#### What you have to do:
Repeat each line exactly as it is written.

#### Records to process:

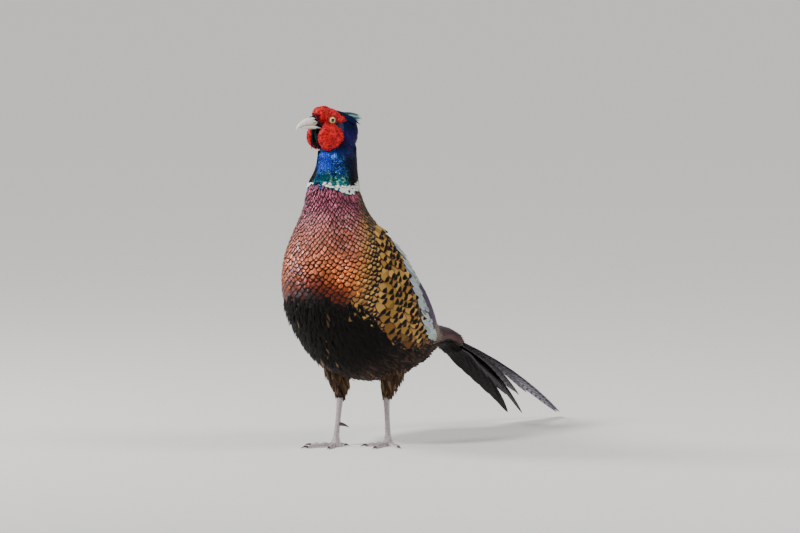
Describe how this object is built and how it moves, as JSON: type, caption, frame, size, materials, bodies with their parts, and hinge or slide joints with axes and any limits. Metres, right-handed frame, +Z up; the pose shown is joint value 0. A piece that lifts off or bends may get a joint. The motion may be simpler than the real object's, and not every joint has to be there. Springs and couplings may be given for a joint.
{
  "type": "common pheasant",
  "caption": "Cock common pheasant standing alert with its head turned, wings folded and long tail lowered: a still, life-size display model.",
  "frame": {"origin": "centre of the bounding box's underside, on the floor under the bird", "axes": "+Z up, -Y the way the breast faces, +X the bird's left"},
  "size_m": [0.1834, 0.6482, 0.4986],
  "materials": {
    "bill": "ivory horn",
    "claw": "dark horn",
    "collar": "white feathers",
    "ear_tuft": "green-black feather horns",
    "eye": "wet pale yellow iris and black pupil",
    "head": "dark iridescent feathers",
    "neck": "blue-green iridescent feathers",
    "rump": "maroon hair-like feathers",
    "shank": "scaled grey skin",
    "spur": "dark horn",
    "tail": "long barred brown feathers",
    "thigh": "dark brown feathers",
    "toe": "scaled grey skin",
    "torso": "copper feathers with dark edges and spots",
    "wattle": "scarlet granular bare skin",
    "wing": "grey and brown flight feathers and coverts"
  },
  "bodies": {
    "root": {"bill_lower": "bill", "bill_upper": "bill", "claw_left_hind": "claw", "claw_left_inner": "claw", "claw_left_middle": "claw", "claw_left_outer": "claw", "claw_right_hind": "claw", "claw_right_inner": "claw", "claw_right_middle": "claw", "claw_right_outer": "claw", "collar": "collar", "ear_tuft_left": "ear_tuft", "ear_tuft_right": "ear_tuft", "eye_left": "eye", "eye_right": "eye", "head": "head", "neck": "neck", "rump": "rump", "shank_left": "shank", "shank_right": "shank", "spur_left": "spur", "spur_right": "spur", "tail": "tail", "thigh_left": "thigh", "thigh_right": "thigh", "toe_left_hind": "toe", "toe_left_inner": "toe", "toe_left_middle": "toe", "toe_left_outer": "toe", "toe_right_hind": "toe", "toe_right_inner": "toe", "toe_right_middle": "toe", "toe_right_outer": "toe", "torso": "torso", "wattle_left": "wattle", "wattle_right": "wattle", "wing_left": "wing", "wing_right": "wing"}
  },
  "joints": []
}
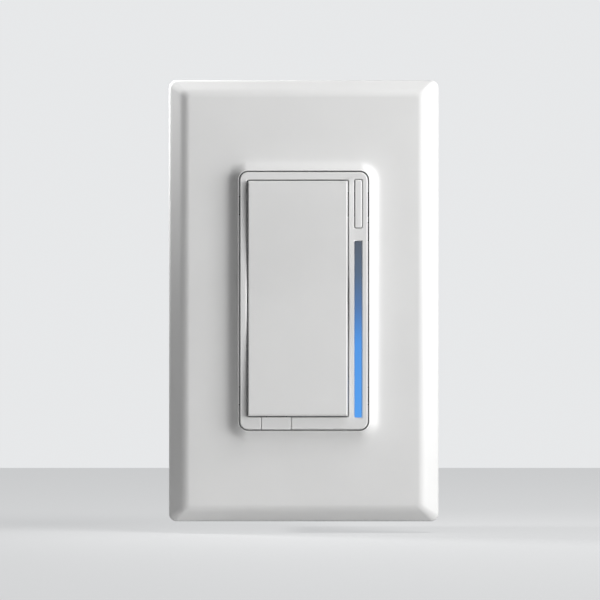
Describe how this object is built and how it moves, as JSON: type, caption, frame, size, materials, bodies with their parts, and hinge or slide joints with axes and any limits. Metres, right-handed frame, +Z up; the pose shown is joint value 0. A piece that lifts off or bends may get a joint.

#### Solution:
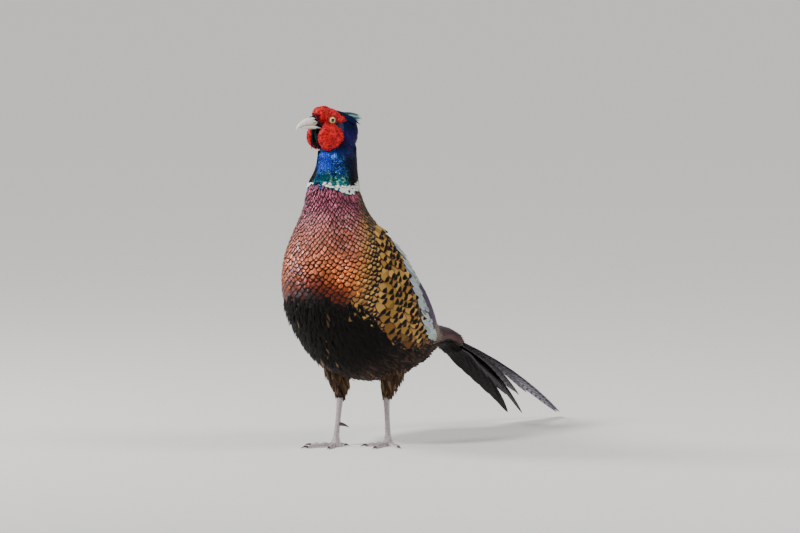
Describe how this object is built and how it moves, as JSON: type, caption, frame, size, materials, bodies with their parts, and hinge or slide joints with axes and any limits. Metres, right-handed frame, +Z up; the pose shown is joint value 0. A piece that lifts off or bends may get a joint. The motion may be simpler than the real object's, and not every joint has to be there. Springs and couplings may be given for a joint.
{
  "type": "common pheasant",
  "caption": "Cock common pheasant standing alert with its head turned, wings folded and long tail lowered: a still, life-size display model.",
  "frame": {"origin": "centre of the bounding box's underside, on the floor under the bird", "axes": "+Z up, -Y the way the breast faces, +X the bird's left"},
  "size_m": [0.1834, 0.6482, 0.4986],
  "materials": {
    "bill": "ivory horn",
    "claw": "dark horn",
    "collar": "white feathers",
    "ear_tuft": "green-black feather horns",
    "eye": "wet pale yellow iris and black pupil",
    "head": "dark iridescent feathers",
    "neck": "blue-green iridescent feathers",
    "rump": "maroon hair-like feathers",
    "shank": "scaled grey skin",
    "spur": "dark horn",
    "tail": "long barred brown feathers",
    "thigh": "dark brown feathers",
    "toe": "scaled grey skin",
    "torso": "copper feathers with dark edges and spots",
    "wattle": "scarlet granular bare skin",
    "wing": "grey and brown flight feathers and coverts"
  },
  "bodies": {
    "root": {"bill_lower": "bill", "bill_upper": "bill", "claw_left_hind": "claw", "claw_left_inner": "claw", "claw_left_middle": "claw", "claw_left_outer": "claw", "claw_right_hind": "claw", "claw_right_inner": "claw", "claw_right_middle": "claw", "claw_right_outer": "claw", "collar": "collar", "ear_tuft_left": "ear_tuft", "ear_tuft_right": "ear_tuft", "eye_left": "eye", "eye_right": "eye", "head": "head", "neck": "neck", "rump": "rump", "shank_left": "shank", "shank_right": "shank", "spur_left": "spur", "spur_right": "spur", "tail": "tail", "thigh_left": "thigh", "thigh_right": "thigh", "toe_left_hind": "toe", "toe_left_inner": "toe", "toe_left_middle": "toe", "toe_left_outer": "toe", "toe_right_hind": "toe", "toe_right_inner": "toe", "toe_right_middle": "toe", "toe_right_outer": "toe", "torso": "torso", "wattle_left": "wattle", "wattle_right": "wattle", "wing_left": "wing", "wing_right": "wing"}
  },
  "joints": []
}
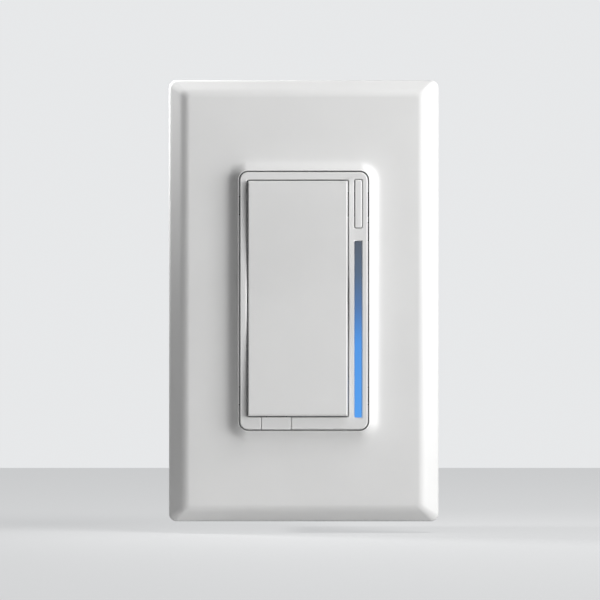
Describe how this object is built and how it moves, as JSON: type, caption, frame, size, materials, bodies with their parts, and hinge or slide joints with axes and any limits. Metres, right-handed frame, +Z up; the pose shown is joint value 0. A piece that lifts off or bends may get a joint.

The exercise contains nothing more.